Os anais da história oficial de Portugal registra o chamado “Milagre de Ourique”. Consta, pois, que Dom Afonso Henriques, durante a Batalha em Ourique (cuja vitória foi fundadora do novo país lusitano), teria tido um sonho em que Deus lhe aparecera dizendo que venceria todas as batalhas e que veria Jesus no dia seguinte, como de fato teria ocorrido, comprovando o milagre e caracterizando oficialmente o povo português como eleito por um desígnio divino. Saramago ironiza se não teria sido mais útil Jesus Cristo ter aparecido para os mouros, convertendo-os. Afinal, eles foram massacrados e morreram como infiéis...
Assim como no cerco do rio Tejo, no do rio Guaíba também consta nos anais da história rio-grandense uma espécie de “Milagre da Ressurreição Farroupilha”. Terminada a Guerra Farroupilha, em 1845, com a República Rio-Grandense desfeita, os escravos negros que lutaram dez anos pela causa foram chacinados em Porongos, e o General Bento Gonçalves morreu dois anos depois em total ostracismo político.

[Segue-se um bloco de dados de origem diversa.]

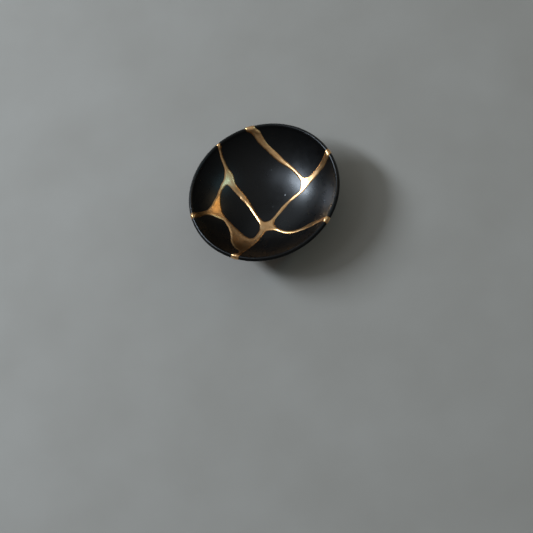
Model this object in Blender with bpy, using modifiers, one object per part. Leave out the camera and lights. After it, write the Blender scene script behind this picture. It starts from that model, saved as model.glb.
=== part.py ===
"""A small black-glazed ring dish that was broken and mended with raised gold lacquer.

Metres, +Z up. The origin is on the dish's axis, at the plane that its foot ring stands on.
The cracks are drawn in plan, seen from above, and run straight down through the wall. Each
shard is the whole dish cut by its own outline, and the gold is a slightly thicker dish from
which all the shards are cut away.
"""

import math

import bmesh
import bpy
from mathutils import Vector

# The dish
DISH_DIAMETER = 0.100
DISH_HEIGHT = 0.030
LIP_THICKNESS = 0.0034
FLOOR_THICKNESS = 0.0036
FOOT_DIAMETER = 0.042
FOOT_RING_WIDTH = 0.0036
FOOT_RECESS = 0.0024
FOOT_CHAMFER = 0.0005

# The mending
GOLD_RISE = 0.0004
GOLD_LIP_RISE = 0.0007
GOLD_FOOT_CLEARANCE = 0.0004
JOINT_GAP = 0.0003
RIM_CHIP_DIAMETER = 0.0056
RIM_CHIP_DEPTH = 0.0012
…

Contudo, as façanhas e os ideais dos derrotados farroupilhas foram pouco a pouco sendo absorvidos e ressuscitados pelo discurso oficial através da invenção do gauchismo.

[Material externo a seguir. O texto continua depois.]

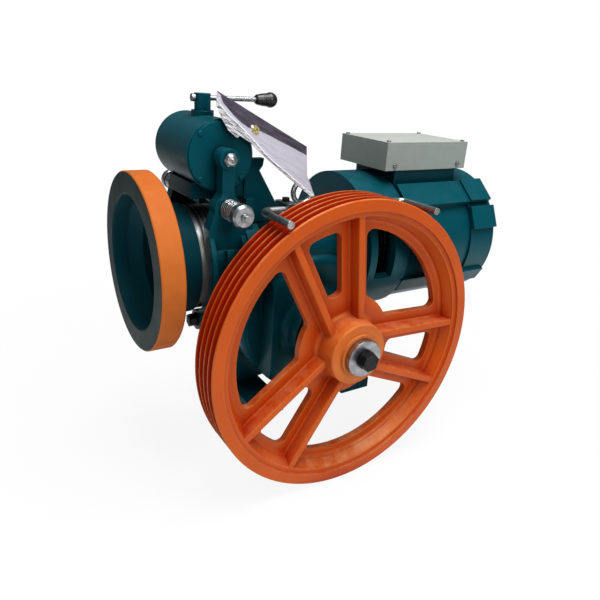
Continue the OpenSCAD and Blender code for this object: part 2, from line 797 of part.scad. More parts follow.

 Os vencedores incorporaram as bandeiras dos vencidos, lhes dedicando grandes comemorações e acampamentos campeiros (inclusive ne centro da capital), com direito a desfiles alegóricos em amplos espaços públicos e até a hino: Como a aurora precursora do farol da divindade, foi o Vinte de Setembro o precursor da liberdade... Dos cercos de Lisboa e de Porto Alegre, resultaram povos arraigados em tradições inventadas, cujas crenças fervorosas chegam às raias de uma mitologia religiosa, respectivamente espalhadas  por todos os rincões do Alentejo e do pampa gaúcho. Com o nosso sangue lusitano de açorianos, pelo jeito, como diz uma canção de Chico Buarque: Esta terra ainda vai cumprir seu ideal, ainda vai tornar-se um imenso Portugal!